Unfortunately, not all packages available on conda are compatible with windows machines. The good news is that is changed on windows10, in which they offer native linux support via the Windows Subsystem for Linux (WSL2). This allows you to run linux/bash commands from within windows without the need of a virtual machine nor a dual-boot setup (i.e. having 2 operational systems). However, WSL does not offer a complete support for graphical interfaces (such as RStudio in our case), so we need an additional steps to make that happen.

  1. On Windows10, install the WSL if you don't have it. Follow the instructions here: https://docs.microsoft.com/en-us/windows/wsl/install-win10 Links to an external site.

  2. Once you have that installed, you can download and install MobaXterm (which is the enhanced terminal with graphical capacity): https://mobaxterm.mobatek.net Links to an external site.

  3. Inside MobaXterm, you will probably will see that your WSL is already listed on the left panel as an available connection. Just double-click it and you will be accessing it via MobaXterm. If by any chance you don't see it there, close MobaXterm and go to the WSL terminal, because probably the WSL is not allowing SSH connections. You can follow this link Links to an external site. for the instructions on how to do it. You need to complete until the step Start or restart the SSH service, while the further steps are optional, but might be useful.

  4. Inside MobaXterm, download Conda with the command:

    wget https://repo.anaconda.com/miniconda/Miniconda3-latest-Linux-x86_64.sh
    
  5. Inside MobaXterm, type the command below to install Conda. Follow the instructions for the installation there.
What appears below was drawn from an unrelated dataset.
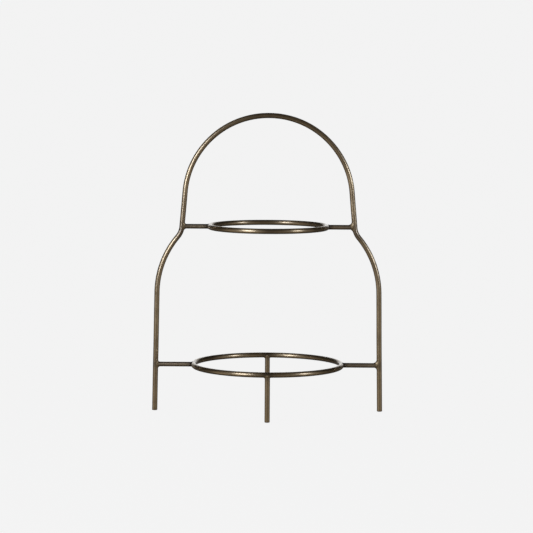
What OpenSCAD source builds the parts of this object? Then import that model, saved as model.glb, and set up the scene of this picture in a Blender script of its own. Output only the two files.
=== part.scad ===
// Two-tier plate stand: a bell-shaped hoop bent from one rod carries two open rings,
// one above the other, on four short stubs. The hoop's own ends are the side feet, and two
// short legs under the lower ring are the front and back feet. Every joint is a fillet weld.
//
// Frame: millimetres, +Z up, the origin on the table under the middle of both rings.
// The hoop stands in the XZ plane, and -Y is the front.

/* [Rod] */
// Diameter of the rod that the hoop and both rings are bent from
rod_d = 6; // [6:0.1:8]
// Diameter of the front and back legs, thinner than the rod they are welded under
leg_d = 5.8; // [4:0.1:5.8]
// Diameter of the four stubs, thinner than the rods they join
stub_d = 5.5; // [4:0.1:5.8]
// Chamfer on the cut end of each foot
foot_chamfer = 0.4; // [0.1:0.1:1]

/* [Hoop] */
// Height of the handle's crown, at the rod's centre-line
crown_h = 350; // [345:1:360]
// Distance between the side feet, centre to centre
foot_span = 267; // [262:1:290]
// Distance between the shoulder corners, where the leg and shoulder lines cross
shoulder_span = 261; // [250:1:261]
// Height of the shoulder corners
shoulder_h = 177; // [172:1:182]
// Radius of the shoulder bends
shoulder_r = 105; // [90:1:110]
// Distance between the neck corners, the waist just under the upper ring
neck_span = 205; // [196:1:205]
// Height of the neck corners
neck_h = 212; // [210:1:214]
// Radius of the neck bends
neck_r = 21; // [12:1:22]
// Distance between the corners of the handle's arch
arch_span = 181; // [170:1:190]

/* [Rings] */
// Diameter of the upper ring, at the rod's centre-line
upper_ring_d = 138; // [110:1:160]
// Height of the upper ring, at the rod's centre-line
upper_ring_h = 219; // [219:1:230]
// Diameter of the lower ring, at the rod's centre-line
lower_ring_d = 175; // [130:1:220]
// Height of the lower ring, at the rod's centre-line
lower_ring_h = 55; // [30:1:80]
// Where each ring's closing weld lies, in degrees from +X towards +Y
seam_azimuth = 35; // [20:1:70]

/* [Welds] */
// Fillet between a stub and the hoop on the left side
left_hoop_fillet = 2; // [1:0.1:3.5]
// Fillet between a stub and the hoop on the right side
right_hoop_fillet = 3.2; // [1:0.1:3.5]
// Fillet between a stub and a ring
ring_fillet = 1.6; // [1:0.1:3]
// Fillet between a leg and the lower ring
leg_fillet = 1.4; // [1:0.1:3]
// How far a ring's closing weld stands proud of the rod
seam_proud = 0.1; // [0.1:0.05:0.5]

/* [Hidden] */
$fn = 96;
rod_r = rod_d / 2;
leg_r = leg_d / 2;
stub_r = stub_d / 2;
upper_ring_r = upper_ring_d / 2;
lower_ring_r = lower_ring_d / 2;

seam_gap = 0.6;       // gap between a ring's two rod ends, filled by its closing weld
seam_width = 4;       // width of that weld along the rod
foot_overrun = 3;     // length that the hoop runs on below the table, before it is cut flat
foot_overcut = 0.3;   // how far the chamfer's cutter runs past the rod's skin
cutter_reach = 2;     // how far a cutting solid reaches past what it cuts
least_run = 0.01;     // a straight run shorter than this, between two bends, is left out
toe_sink = 0.1;       // depth that a fillet's toe is buried in the rod before it is trimmed
toe_blunt = 0.25;     // share of the fillet that its centre moves outward, which blunts the toes
cheek = 0.3;          // how far a fillet's cheeks stand out beside the thinner rod
cheek_edge = 0.1;     // the same at the fillet's top
bend_thinning = 0.04; // how much thinner the rod is drawn where it is bent
bend_lap = 0.5;       // length that each bend runs on into the straight rod

brass = "#6f5d40";
weld_brass = "#7d6a4a";

// Corners of the hoop's right half, from the foot to the crown, and the bend at each.
foot = [foot_span / 2, 0];
shoulder = [shoulder_span / 2, shoulder_h];
neck = [neck_span / 2, neck_h];
arch = [arch_span / 2, crown_h];
crown = [0, crown_h];

function unit(v) = v / norm(v);

// Signed angle that a path turns through at its corner b, coming from a and going to c
function turn(a, b, c) = atan2(cross(b - a, c - b), (b - a) * (c - b));

// The arch's two bends meet at the crown, which sets their radius.
arch_r = arch[0] / tan(turn(neck, arch, crown) / 2);

below_table = foot - foot_overrun * unit(shoulder - foot);
hoop_path = [below_table, shoulder, neck, arch, crown];
hoop_radii = [0, shoulder_r, neck_r, arch_r, 0];

// Half the width of the hoop at height z on the straight run from a to b
function run_x(a, b, z) = a[0] + (b[0] - a[0]) * (z - a[1]) / (b[1] - a[1]);

upper_hoop_x = run_x(neck, arch, upper_ring_h);
lower_hoop_x = run_x(foot, shoulder, lower_ring_h);

// Length from a corner of the path to the tangent points of its bend
function tangent(path, radii, i) =
    radii[i] == 0 ? 0 : radii[i] * tan(abs(turn(path[i - 1], path[i], path[i + 1])) / 2);

// ---- Rods ----

// A straight piece of rod from a to b in the XY plane
module rod_run(a, b, d) {
    run = b - a;
    translate([a[0], a[1], 0])
        rotate([0, 0, atan2(run[1], run[0])])
            rotate([0, 90, 0])
                cylinder(d = d, h = norm(run));
}

// The bend of radius r that starts at point p, heading along h, and turns through the signed angle
module rod_bend(p, h, angle, r, d) {
    side = sign(angle) * [-h[1], h[0]];
    centre = p + r * side;
    start = atan2(-side[1], -side[0]);
    lap = bend_lap / r * 180 / PI;
    translate([centre[0], centre[1], 0])
        rotate([0, 0, min(start, start + angle) - lap])
            rotate_extrude(angle = abs(angle) + 2 * lap)
                translate([r, 0])
                    circle(d = d - bend_thinning);
}

// A rod bent along a path of corners in the XY plane, with a bend radius at each corner
module bent_rod(path, radii, d) {
    last = len(path) - 1;
    for (i = [0 : last - 1]) {
        h = unit(path[i + 1] - path[i]);
        a = path[i] + h * tangent(path, radii, i);
        b = path[i + 1] - h * tangent(path, radii, i + 1);
        if (norm(b - a) > least_run)
            rod_run(a, b, d);
        if (radii[i + 1] > 0)
            rod_bend(b, h, turn(path[i], path[i + 1], path[i + 2]), radii[i + 1], d);
    }
}

// Cuts a side foot flat on the table and chamfers its edge
module foot_cutter() {
    cutter_r = rod_r + cutter_reach;
    bottom = -foot_overrun - cutter_reach;
    top = foot_chamfer + foot_overcut;
    translate([foot[0], 0, 0])
        rotate_extrude()
            polygon([
                [0, bottom],
                [cutter_r, bottom],
                [cutter_r, top],
                [rod_r + foot_overcut, top],
                [rod_r - foot_chamfer, 0],
                [0, 0],
            ]);
}

module half_hoop() {
    difference() {
        rotate([90, 0, 0])
            bent_rod(hoop_path, hoop_radii, rod_d);
        foot_cutter();
    }
}

module hoop_rod() {
    half_hoop();
    mirror([1, 0, 0])
        half_hoop();
}

// A ring rolled from rod, open by the gap that its closing weld fills
module ring_rod(r, z) {
    gap = seam_gap / r * 180 / PI;
    translate([0, 0, z])
        rotate([0, 0, seam_azimuth + gap / 2])
            rotate_extrude(angle = 360 - gap, $fn = 360)
                translate([r, 0])
                    circle(d = rod_d, $fn = 96);
}

module upper_ring_rod() ring_rod(upper_ring_r, upper_ring_h);
module lower_ring_rod() ring_rod(lower_ring_r, lower_ring_h);

// A stub's plain rod, from the ring's centre-line out to the hoop's. side is 1 right, -1 left.
module stub_rod(side, ring_r, hoop_x, z) {
    translate([side > 0 ? ring_r : -hoop_x, 0, z])
        rotate([0, 90, 0])
            cylinder(d = stub_d, h = hoop_x - ring_r);
}

module upper_stub_rod(side) stub_rod(side, upper_ring_r, upper_hoop_x, upper_ring_h);
module lower_stub_rod(side) stub_rod(side, lower_ring_r, lower_hoop_x, lower_ring_h);

// A leg's plain rod, up to the lower ring's centre-line. side is 1 back, -1 front.
module leg_rod(side) {
    translate([0, side * lower_ring_r, 0])
        rotate_extrude()
            polygon([
                [0, 0],
                [leg_r - foot_chamfer, 0],
                [leg_r, foot_chamfer],
                [leg_r, lower_ring_h],
                [0, lower_ring_h],
            ]);
}

// ---- Coped pieces ----

module upper_stub(side) {
    color(brass)
        difference() {
            upper_stub_rod(side);
            hoop_rod();
            upper_ring_rod();
        }
}

module lower_stub(side) {
    color(brass)
        difference() {
            lower_stub_rod(side);
            hoop_rod();
            lower_ring_rod();
        }
}

module leg(side) {
    color(brass)
        difference() {
            leg_rod(side);
            lower_ring_rod();
        }
}

// ---- Welds ----

// Untrimmed fillet of a tee joint. The host rod's centre-line runs along X through the origin,
// and the branch rod leaves along +Z. Beside the branch the flare is cut down to low cheeks.
module tee_fillet(branch_r, size) {
    offset_out = size * (1 + toe_blunt);
    arc_r = size * norm([1 + toe_blunt, toe_blunt]);
    sag = cheek - cheek_edge;
    cheek_r = (size * size + sag * sag) / (2 * sag);
    cheek_shift = cheek_r - branch_r - cheek;
    intersection() {
        rotate_extrude()
            difference() {
                square([branch_r + size, rod_r + size]);
                translate([branch_r + offset_out, rod_r - toe_sink + offset_out])
                    circle(r = arc_r);
            }
        rotate([90, 0, 90])
            linear_extrude(height = 2 * (branch_r + size + cutter_reach), center = true)
                intersection() {
                    translate([-cheek_shift, rod_r])
                        circle(r = cheek_r);
                    translate([cheek_shift, rod_r])
                        circle(r = cheek_r);
                }
    }
}

// Fillet where a stub leaves the hoop: the hoop runs along Z and the stub points inward
module hoop_fillet(side, hoop_x, z, size) {
    translate([side * hoop_x, 0, z])
        rotate([0, -side * 90, 0])
            tee_fillet(stub_r, size);
}

// Fillet where a stub leaves a ring: the ring runs along Y there and the stub points outward
module ring_side_fillet(side, ring_r, z, size) {
    translate([side * ring_r, 0, z])
        rotate([0, side * 90, 0])
            rotate([0, 0, 90])
                tee_fillet(stub_r, size);
}

module upper_hoop_weld(side, size) {
    color(weld_brass)
        difference() {
            hoop_fillet(side, upper_hoop_x, upper_ring_h, size);
            hoop_rod();
            upper_stub_rod(side);
        }
}

module lower_hoop_weld(side, size) {
    color(weld_brass)
        difference() {
            hoop_fillet(side, lower_hoop_x, lower_ring_h, size);
            hoop_rod();
            lower_stub_rod(side);
        }
}

module upper_ring_weld(side) {
    color(weld_brass)
        difference() {
            ring_side_fillet(side, upper_ring_r, upper_ring_h, ring_fillet);
            upper_ring_rod();
            upper_stub_rod(side);
        }
}

module lower_ring_weld(side) {
    color(weld_brass)
        difference() {
            ring_side_fillet(side, lower_ring_r, lower_ring_h, ring_fillet);
            lower_ring_rod();
            lower_stub_rod(side);
        }
}

module leg_weld(side) {
    color(weld_brass)
        difference() {
            translate([0, side * lower_ring_r, lower_ring_h])
                rotate([180, 0, 0])
                    tee_fillet(leg_r, leg_fillet);
            lower_ring_rod();
            leg_rod(side);
        }
}

// A ring's closing weld: a narrow band around the rod that also fills the gap between its ends
module seam_weld(r, z) {
    width = seam_width / r * 180 / PI;
    color(weld_brass)
        difference() {
            translate([0, 0, z])
                rotate([0, 0, seam_azimuth - width / 2])
                    rotate_extrude(angle = width)
                        translate([r, 0])
                            circle(r = rod_r + seam_proud);
            ring_rod(r, z);
        }
}

// ---- Nodes ----

color(brass) hoop_rod();  // hoop
color(brass) upper_ring_rod();  // upper_ring
color(brass) lower_ring_rod();  // lower_ring
upper_stub(-1);  // upper_stub_left
upper_stub(1);  // upper_stub_right
lower_stub(-1);  // lower_stub_left
lower_stub(1);  // lower_stub_right
leg(-1);  // front_leg
leg(1);  // back_leg
upper_hoop_weld(-1, left_hoop_fillet);  // upper_hoop_weld_left
upper_hoop_weld(1, right_hoop_fillet);  // upper_hoop_weld_right
lower_hoop_weld(-1, left_hoop_fillet);  // lower_hoop_weld_left
lower_hoop_weld(1, right_hoop_fillet);  // lower_hoop_weld_right
upper_ring_weld(-1);  // upper_ring_weld_left
upper_ring_weld(1);  // upper_ring_weld_right
lower_ring_weld(-1);  // lower_ring_weld_left
lower_ring_weld(1);  // lower_ring_weld_right
leg_weld(-1);  // front_leg_weld
leg_weld(1);  // back_leg_weld
seam_weld(upper_ring_r, upper_ring_h);  // upper_ring_seam
seam_weld(lower_ring_r, lower_ring_h);  // lower_ring_seam
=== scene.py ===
"""Looks of the two-tier plate stand: round rods, weld beads and an antique-brass finish, built
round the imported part. Everything is in metres, in the part's own frame: +Z up, -Y is the front.
"""

import math

import bpy
import numpy as np
from mathutils import Euler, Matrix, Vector


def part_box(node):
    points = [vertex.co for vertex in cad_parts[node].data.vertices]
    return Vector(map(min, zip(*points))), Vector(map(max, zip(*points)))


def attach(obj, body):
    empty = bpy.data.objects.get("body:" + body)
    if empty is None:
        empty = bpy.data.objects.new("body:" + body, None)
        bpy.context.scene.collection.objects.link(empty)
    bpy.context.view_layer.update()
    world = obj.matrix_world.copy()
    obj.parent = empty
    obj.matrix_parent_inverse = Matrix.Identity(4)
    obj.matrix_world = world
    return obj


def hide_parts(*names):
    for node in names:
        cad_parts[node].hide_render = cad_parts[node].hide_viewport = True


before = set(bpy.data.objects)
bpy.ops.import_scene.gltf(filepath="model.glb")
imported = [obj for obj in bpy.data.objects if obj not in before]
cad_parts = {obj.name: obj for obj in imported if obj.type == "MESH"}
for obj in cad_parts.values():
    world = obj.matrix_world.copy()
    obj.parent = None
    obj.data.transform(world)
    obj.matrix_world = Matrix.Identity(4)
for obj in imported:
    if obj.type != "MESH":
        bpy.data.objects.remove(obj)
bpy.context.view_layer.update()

MM = 0.001

# ---- Sizes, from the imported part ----


def tidy(size):
    """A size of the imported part, whose curves are faceted, to the nearest 0.1 mm."""
    return round(float(size), 4)


def extent(node):
    """The size of a node's box."""
    low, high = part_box(node)
    return high - low


def middle(node):
    """The middle of a node's box."""
    low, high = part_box(node)
    return (low + high) / 2


BARE_ROD_R = tidy(extent("upper_ring").z / 2)
BARE_STUB_R = tidy(extent("upper_stub_left").z / 2)
BARE_LEG_R = tidy(extent("front_leg").x / 2)
UPPER_RING_R = tidy(extent("upper_ring").x / 2 - BARE_ROD_R)
LOWER_RING_R = tidy(extent("lower_ring").x / 2 - BARE_ROD_R)
UPPER_RING_Z = tidy(middle("upper_ring").z)
LOWER_RING_Z = tidy(middle("lower_ring").z)
FOOT_X = tidy(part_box("hoop")[1].x - BARE_ROD_R)
CROWN_Z = tidy(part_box("hoop")[1].z - BARE_ROD_R)

# The plating and lacquer over the part's bare steel. Their thickness is a guess, picked to give
# the rods the width they are seen at.
FINISH = 0.1 * MM
ROD_R = BARE_ROD_R + FINISH
STUB_R = BARE_STUB_R + FINISH
LEG_R = BARE_LEG_R + FINISH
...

    sh Miniconda3-latest-Linux-x86_64.sh
    
  6. Inside MobaXterm, type the commands below to install the X-server graphical packages that will be used to launch RStudio. https://docs.anaconda.com/anaconda/install/linux/ Links to an external site.

    sudo apt-get update
    sudo apt-get upgrade
    sudo apt-get install libgl1-mesa-glx libegl1-mesa libxrandr2 libxrandr2 libxss1 libxcursor1 libxcomposite1 libasound2 libxi6 libxtst6
    
  7. Close Terminal to apply the CONDA updates. Then you can create a course folder, download the environment file and create the environment:

    mkdir /mnt/c/Users/[your_username]/Desktop/course
    cd /mnt/c/Users/[your_username]/Desktop/course
    wget https://raw.githubusercontent.com/NBISweden/workshop_omics_integration/master/environments/env-merged_nets_linux.yaml
    conda env create -n envnets -f env-merged_nets_linux.yaml
    
  8. You can then follow the instructions to activate/deactivate the environment and launch rstudio / jupyter

    conda activate envnets
    rstudio &
    #for jupyter:
    jupyter-notebook
    

 

 

Alternative option (VIRTUALBOX)


If by any means you see that the installations are not working as it should on your computer, you can try to create a virtual machine to run UBUNTU and install everything there.
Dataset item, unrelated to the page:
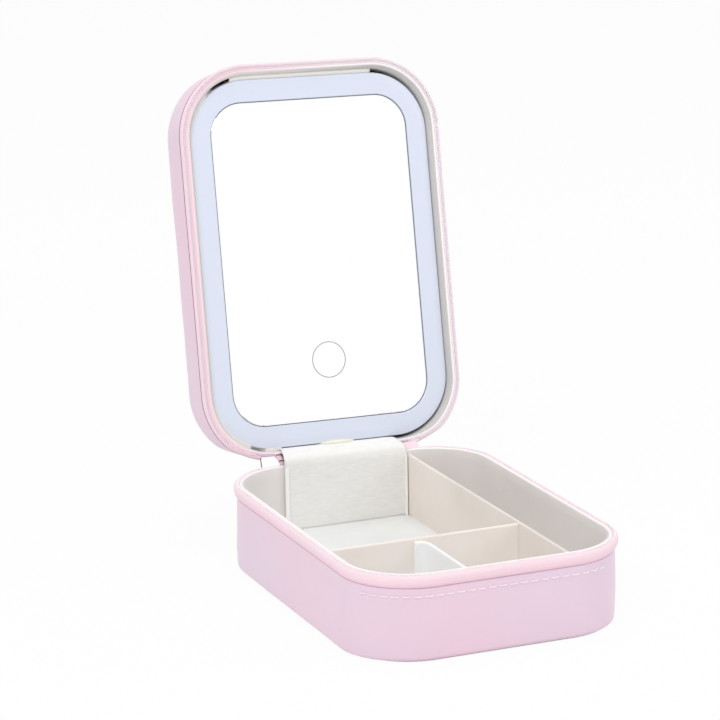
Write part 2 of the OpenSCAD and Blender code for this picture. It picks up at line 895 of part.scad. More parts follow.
// Folded ribbon that comes out between the panel's hinge end and the flap
module pull_tab() {
  low = panel_recess - tab_out + ribbon_t;
  fold_gap = 0.1;
  color(ivory)
    in_lid()
      translate([-tab_w / 2, panel_near + seat + ribbon_t, 0])
        rotate([90, 0, 90])
          linear_extrude(tab_w)
            difference() {
              union() {
                translate([0, low]) circle(r = ribbon_t);
                translate([-ribbon_t, low]) square([2 * ribbon_t, housing_back - 2 - low]);
              }
              translate([-fold_gap / 2, low + ribbon_t]) square([fold_gap, housing_back]);
            }
}

// Magnets in the housing that hold the panel on the side rests
module panel_magnets() {
  color([0.66, 0.66, 0.68])
    in_lid()
      for (spot = magnet_spots) {
        translate([spot[0], spot[1], housing_back - housing_t - magnet_t])
          cylinder(r = magnet_r, h = magnet_t);
      }
}

base_bottom_cover();
base_bottom_filler();
base_cover();
base_bottom_board();
base_wall_board();
base_lining();
base_floor_pad();
base_rim_binding();
base_zipper_tape();
base_zipper_teeth();
zipper_end_stop();
long_divider();
cross_divider();
front_divider();
hinge_strip_base();
hinge_strip_lid();
hinge_flap_wall();
hinge_flap_span();
hinge_flap_lid();
zipper_slider();
zipper_puller();
lid_cover();
lid_top_cover();
lid_top_foam();
lid_top_board();
lid_wall_board();
lid_lining();
lid_top_lining();
lid_rim_binding();
lid_zipper_tape();
lid_zipper_teeth();
mirror_rests();
mirror_housing();
light_frame();
mirror_glass();
touch_ring();
mirror_carrier();
led_strip();
control_board();
battery();
touch_sensor();
charging_socket();
housing_screws();
mirror_hinge_strip();
pull_tab();
panel_magnets();
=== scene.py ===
# %% [markdown]
# # A zip-around vanity case with a lit mirror
#
# The case is a small suitcase made of board, wrapped outside in a pearly pink leatherette and lined with
# ivory leatherette. A coil zipper runs round three sides, and a strip of the same skins makes the hinge.
# The CAD part is loaded first and stays as it is. Each step below then makes one piece or one finish.
#
# Lengths are written in millimetres, as a case maker would, and turned to metres when a mesh is made. Only
# the lamps and the camera's distance are in metres from the start.

# %% Load the frame
import bmesh
import bpy
import math
import random
from mathutils import Matrix, Vector, noise


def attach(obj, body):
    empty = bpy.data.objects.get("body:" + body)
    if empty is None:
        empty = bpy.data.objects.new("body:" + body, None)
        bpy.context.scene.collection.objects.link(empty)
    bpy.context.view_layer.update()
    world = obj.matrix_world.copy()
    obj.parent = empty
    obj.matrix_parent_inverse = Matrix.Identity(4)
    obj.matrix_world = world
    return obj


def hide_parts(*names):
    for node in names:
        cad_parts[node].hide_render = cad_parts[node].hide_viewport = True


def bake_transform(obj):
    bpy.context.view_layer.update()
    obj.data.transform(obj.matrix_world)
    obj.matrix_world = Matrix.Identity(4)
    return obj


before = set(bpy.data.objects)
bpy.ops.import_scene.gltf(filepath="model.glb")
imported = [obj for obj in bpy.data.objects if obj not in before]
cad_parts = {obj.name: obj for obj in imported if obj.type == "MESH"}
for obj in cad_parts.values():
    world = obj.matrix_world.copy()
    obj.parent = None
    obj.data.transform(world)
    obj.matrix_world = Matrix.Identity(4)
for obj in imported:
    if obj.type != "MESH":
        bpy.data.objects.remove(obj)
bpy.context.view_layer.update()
MM = 0.001

# %% [markdown]
# ## Sizes that all pieces share
#
# The real base and lid are bent round one block, so both have the same rounded rectangle as their outline
# and meet all round when the case is shut. Each piece could be drawn with an outline of its own, but with
# one shared outline the seams stay in line. The heights are those of the CAD part. Those of the lid are
# measured from the plane where it meets the base.

# %% Shared sizes
CASE_W = 150.0
CASE_D = 216.0
CORNER = 37.0
STRAIGHT_X = CASE_W / 2 - CORNER    # half of the straight stretch at the front and the back
STRAIGHT_Y = CASE_D / 2 - CORNER    # half of the straight stretch at the sides
RIM = 46.6                          # the plane where base and lid meet
SEAM = 39.5                         # the upper edge of the base's skin
FLOOR = 9.2                         # the top of the padded floor
LID_SEAM = 8.3                      # the edge of the lid's skin
LID_H = 29.0                        # the lid's outer face, before its padding
PANEL_FACE = 4.2                    # the face of the mirror panel
print("outline", CASE_W, "x", CASE_D, "mm with corners of", CORNER, "mm")

# %% [markdown]
# ## The lid's open position
#
# The photograph shows the lid open, but its pieces are easier to think about when they lie shut on the
# base. So every piece of the lid is drawn shut, and one matrix turns it open about the hinge. The hinge
# axis slants by a little more than one degree, so the open lid leans, as a soft lid does.

# %% Open the lid
HINGE = Vector((0, 111.3, 45.9)) * MM
HINGE_SLANT = 1.3
OPEN_ANGLE = 103
slant = Matrix.Rotation(math.radians(HINGE_SLANT), 4, "Y")
turn_open = Matrix.Rotation(math.radians(-OPEN_ANGLE), 4, "X")
down_on_base = Matrix.Translation(Vector((0, -HINGE.y, RIM * MM - HINGE.z)))
lid_place = Matrix.Translation(HINGE) @ slant @ turn_open @ slant.inverted() @ down_on_base
far_edge = lid_place @ (Vector((0, -CASE_D / 2, 0)) * MM)
print("the lid's far edge stands at", [round(x / MM) for x in far_edge], "mm")

# %% [markdown]
# ## The outline as points
#
# The case maker's block is a rounded rectangle. It could be a curve object with a bevel, but a list of
# points with their outward directions is easier to widen, to push out where a wall is soft, and to open
# where the hinge is. The count of points never depends on the size, so loops of any size can be joined.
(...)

  1. Download and install on your machine VIRTUALBOX https://www.virtualbox.org Links to an external site.

  2. Download the ISO disk of UBUNTU https://ubuntu.com/download/desktop Links to an external site.

  3. On VIRTUALBOX, click on Settings (yellow engine) > General > Advanced and make sure that both settings Shared Clipboard and Drag'n'Drop are set to Bidirectional.
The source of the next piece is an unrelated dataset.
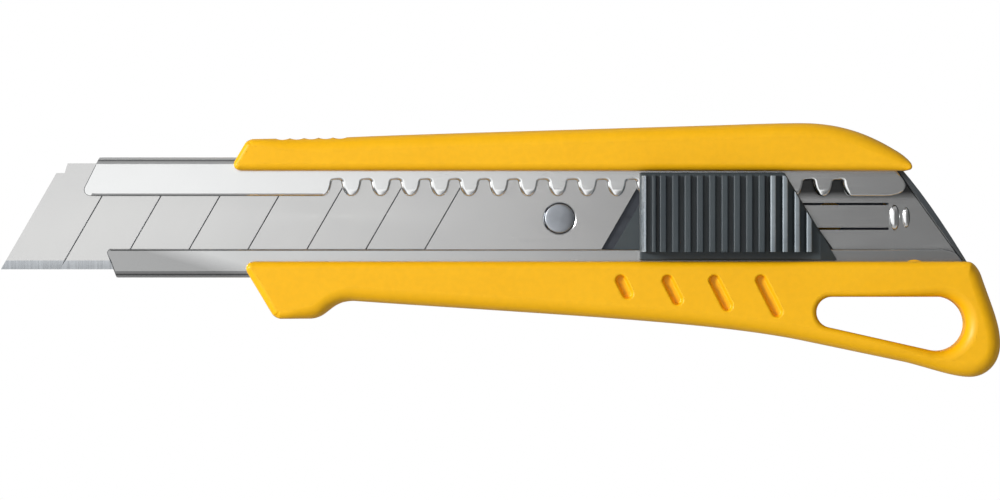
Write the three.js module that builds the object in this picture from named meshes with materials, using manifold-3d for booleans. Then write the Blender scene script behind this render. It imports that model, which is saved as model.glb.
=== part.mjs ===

  4. Completely close VIRTUALBOX and start it again to apply changes.

  5. On VIRTUALBOX, create a machine called Ubuntu and add the image above

  6. set the memory to the maximum allowed in the GREEN bar
  7. set the hard disk to be dynamic allocated
  8. all other things can be default

  9. Proceed with the Ubuntu installation as recommended. You can set to do "Minimal Installation" and deactivate to get updates during installation.

  1. Inside Ubuntu, open TERMINAL and type the commands below to install the X-server graphical packages that will be used to launch RStudio. https://docs.anaconda.com/anaconda/install/linux/ Links to an external site.

    sudo apt-get update
    sudo apt-get install libgl1-mesa-glx libegl1-mesa libxrandr2 libxrandr2 libxss1 libxcursor1 libxcomposite1 libasound2 libxi6 libxtst6
    
  2. Inside UBUNTU, Download conda:

    wget https://repo.anaconda.com/miniconda/Miniconda3-latest-Linux-x86_64.sh
    
  3. Inside UBUNTU, open the TERMINAL and type the commands below. Follow the instructions for the installation there.

    cd ~/Downloads
    sh Miniconda3-latest-Linux-x86_64.sh
    
  4. Close Terminal to apply the CONDA updates. Then you can create a course folder, download the environment file and create the environment.

    mkdir ~/Desktop/course
    cd ~/Desktop/course
    wget https://raw.githubusercontent.com/NBISweden/workshop_omics_integration/master/environments/env-merged_nets_linux.yaml
    conda env create -n envnets -f env-merged_nets_linux.yaml
    
  5. You can then follow the instructions above to activate/deactivate the environment.

    conda activate envtopology
    rstudio &